In 20 years of fuel racing, Pedregon has learned how it feels to win – and what it's like to lose. In ‘92, he won five races in a row to overcome Force's huge lead and win his first championship. But from 2000 to '08, he won just a single race (Las Vegas, '06).

“You look at every champion over the last few years, and they got some breaks somewhere along the way,” Pedregon says. “I know I sure did. Now the whole thing comes down to the last six races, you can't win the title without the ball bouncing your way a few times.”

If Pedregon performs as well in the crucial Countdown races as he did in 2008 and 2010, a third championship is within reach – even though he went winless through the first half of the year.

“We can do it,” he says. “I'm not saying we're the best team out there, but we've gotten where we are by doing things our way. I can't put my finger on any one thing and say, ‘That was it.' All I've done is pay attention to what a lot of smart guys I raced with in the past used to do. As I started overlaying our old runs on the computer, I thought, ‘You know, we're really not that far off.'

“I give Danny a lot of credit because he's trusted my judgment. When something works, it's not whether it's my idea or his idea. We all put our heads together and, in the end, I make the final calls – I mean, it's my car, right?
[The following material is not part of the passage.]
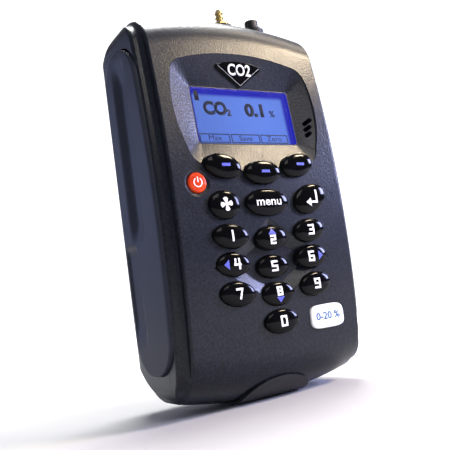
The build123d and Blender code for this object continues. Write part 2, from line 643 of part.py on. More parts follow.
# ---------------------------------------------------------------- gas path and connectors
with BuildPart() as inlet_filter:
    with BuildSketch(Plane.XY.offset(FILTER_LOW)):
        with Locations((BARB_X, FILTER_Y)):
            Circle(3.9)
    extrude(amount=FILTER_HIGH - FILTER_LOW)
    fillet(inlet_filter.edges(), 1.0)
    with BuildSketch(Plane.XY.offset(FILTER_LOW - 4)):
        with Locations((BARB_X, FILTER_Y)):
            Circle(STUB)
    extrude(amount=FILTER_HIGH - FILTER_LOW + 8)
save(inlet_filter.part, "inlet_filter")

TUBES = {
    "inlet_tube": [
        (BARB_X, PORT_Y, 155.5),
        (BARB_X, PORT_Y, 149.0),
        (BARB_X, FILTER_Y, 139.0),
        (BARB_X, FILTER_Y, FILTER_HIGH + 0.3),
    ],
    "sensor_tube": [
        (BARB_X, FILTER_Y, FILTER_LOW - 0.3),
        (BARB_X, FILTER_Y, BENCH_IN_Z),
        (BENCH_X + 9.3, FILTER_Y, BENCH_IN_Z),
    ],
    "pump_tube": [
        (BENCH_X + 9.3, TUBE_LANE_Y, BENCH_OUT_Z),
        (1.0, TUBE_LANE_Y, BENCH_OUT_Z),
        (1.0, TUBE_LANE_Y, PUMP_LOW - 5),
        (PUMP_X - 11.8, TUBE_LANE_Y, PUMP_LOW - 5),
    ],
    "exhaust_tube": [(VENT_X, VENT_Y, PUMP_LOW + 0.3), (VENT_X, VENT_Y, 157.6)],
}
for name, route in TUBES.items():
    with BuildPart() as tube:
        with BuildLine():
            path = FilletPolyline(*route, radius=3.2) if len(route) > 2 else Polyline(*route)
        with BuildSketch(Plane(origin=path @ 0, z_dir=path % 0)):
            Circle(TUBE_OUTER)
            Circle(TUBE_BORE, mode=Mode.SUBTRACT)
        sweep()
    save(tube.part, name)

with BuildPart() as hose_barb:
    with BuildSketch(Plane.XY.offset(PORT_SEAT)):
        with Locations((BARB_X, PORT_Y)):
            RegularPolygon(3.9, 6)
    extrude(amount=1.6)
    with BuildSketch(Plane(origin=(BARB_X, PORT_Y, 0), x_dir=(1, 0, 0), z_dir=(0, -1, 0))):
        with BuildLine():
            foot_of_barbs = BARB_TOP - BARB_COUNT * BARB_PITCH
            steps = [(0, 151.5), (STUB, 151.5), (STUB, 157.0), (BARB_BODY - 0.05, 157.0)]
            steps += [(BARB_BODY - 0.05, PORT_SEAT + 0.5), (1.35, PORT_SEAT + 0.5)]
            for step in range(BARB_COUNT):
                base = foot_of_barbs + step * BARB_PITCH
                steps += [(1.35, base), (1.95, base + 0.25), (1.35, base + BARB_PITCH - 0.35)]
            steps += [(1.2, BARB_TOP), (0, BARB_TOP), (0, 151.5)]
            Polyline(*steps)
        make_face()
    revolve(axis=Axis((BARB_X, PORT_Y, 0), (0, 0, 1)))
    with BuildSketch(Plane.XY.offset(BARB_TOP)):
        with Locations((BARB_X, PORT_Y)):
            Circle(0.75)
    extrude(amount=-22, mode=Mode.SUBTRACT)
save(hose_barb.part, "hose_barb")

with BuildPart() as jack_socket:
    with BuildSketch(Plane.XY.offset(154)):
        with Locations((JACK_X, PORT_Y)):
            Circle(JACK_BODY - 0.05)
    extrude(amount=JACK_TOP - 154)
    with BuildSketch(Plane.XY.offset(PORT_SEAT)):
        with Locations((JACK_X, PORT_Y)):
            Circle(3.9)
    extrude(amount=1.4)
    fillet(jack_socket.edges().group_by(Axis.Z)[-1], 0.5)
    with BuildSketch(Plane.XY.offset(JACK_TOP)):
        with Locations((JACK_X, PORT_Y)):
            Circle(JACK_BORE)
    extrude(amount=-JACK_DEPTH, mode=Mode.SUBTRACT)
save(jack_socket.part, "jack_socket")

with BuildPart() as vent_plug:
    with BuildSketch(Plane.XY.offset(160)):
        with Locations((VENT_X, VENT_Y)):
            Circle(VENT_RADIUS - 0.05)
    extrude(amount=LENGTH - 160 + 0.3)
    fillet(vent_plug.edges().group_by(Axis.Z)[-1], 0.4)
    with BuildSketch(Plane.XY.offset(154)):
        with Locations((VENT_X, VENT_Y)):
            Circle(STUB)
    extrude(amount=6)
save(vent_plug.part, "vent_plug")

# ---------------------------------------------------------------- fasteners
with BuildPart() as case_screws:
    with BuildSketch(outward(SCREW_SEAT)):
        with Locations(SCREW_SPOTS):
            Circle(SCREW_RADIUS)
    extrude(amount=SCREW_SEAT - PARTING_Y + 6)
    with BuildSketch(outward(SCREW_SEAT + 2.2)):
        with Locations(SCREW_SPOTS):
            Circle(SCREW_HEAD_RADIUS)
    extrude(amount=2.2)
    with BuildSketch(outward(SCREW_SEAT + 2.2)):
        with Locations(SCREW_SPOTS):
            Rectangle(3.2, 0.7)
            Rectangle(0.7, 3.2)
    extrude(amount=1.2, mode=Mode.SUBTRACT)
save(case_screws.part, "case_screws")

with BuildPart() as board_screws:
    with BuildSketch(outward(MAIN_BOARD_Y + BOARD_THICK)):
        with Locations(POST_SPOTS):
            Circle(1.0)
    extrude(amount=BOARD_THICK + 5)
    with BuildSketch(outward(MAIN_BOARD_Y + BOARD_THICK + 1.3)):
        with Locations(POST_SPOTS):
            Circle(1.9)
    extrude(amount=1.3)
save(board_screws.part, "board_screws")
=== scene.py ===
"""Looks of the hand-held carbon dioxide monitor: finishes, keys, legends, display, grips and stage.

Sizes are millimetres times MM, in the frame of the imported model: +Z up the long axis, -Y out of the face.
"""
import json
import math

import bpy
from bpy.props import FloatProperty, FloatVectorProperty, PointerProperty, StringProperty
from mathutils import Matrix, Vector

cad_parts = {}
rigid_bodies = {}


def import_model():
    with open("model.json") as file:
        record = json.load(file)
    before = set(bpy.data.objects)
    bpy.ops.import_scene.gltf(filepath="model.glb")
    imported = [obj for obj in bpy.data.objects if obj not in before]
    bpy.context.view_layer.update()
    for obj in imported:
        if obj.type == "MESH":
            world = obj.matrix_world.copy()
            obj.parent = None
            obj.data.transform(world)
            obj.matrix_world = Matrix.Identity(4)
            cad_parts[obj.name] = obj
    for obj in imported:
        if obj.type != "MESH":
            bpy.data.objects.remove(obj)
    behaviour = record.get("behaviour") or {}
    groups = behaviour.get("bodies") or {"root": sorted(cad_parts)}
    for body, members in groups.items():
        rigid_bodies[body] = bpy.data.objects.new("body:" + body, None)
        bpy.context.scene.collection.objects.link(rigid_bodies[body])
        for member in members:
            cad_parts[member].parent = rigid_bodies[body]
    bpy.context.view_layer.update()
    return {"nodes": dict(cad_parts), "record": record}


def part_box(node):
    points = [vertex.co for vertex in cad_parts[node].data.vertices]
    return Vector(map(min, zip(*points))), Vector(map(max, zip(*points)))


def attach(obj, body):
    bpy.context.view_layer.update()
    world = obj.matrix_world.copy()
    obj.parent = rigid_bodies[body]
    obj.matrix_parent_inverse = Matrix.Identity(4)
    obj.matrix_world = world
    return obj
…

What I want is a team that has no ego, that doesn't worry about who gets the credit.

“This is the way I'm racing from now on. If I'm dependent on one crew chief, one, I'll have to pay him an extraordinary amount of money, and two, what happens when he isn't available? What if he decides he doesn't like me anymore? It's like [World of Outlaws star] Sammy Swindell told me a long time ago: You never want to be too dependent on any one person. So he became a setup guy. Now he's in his 50s and still winning races. That's exactly what I plan to do.”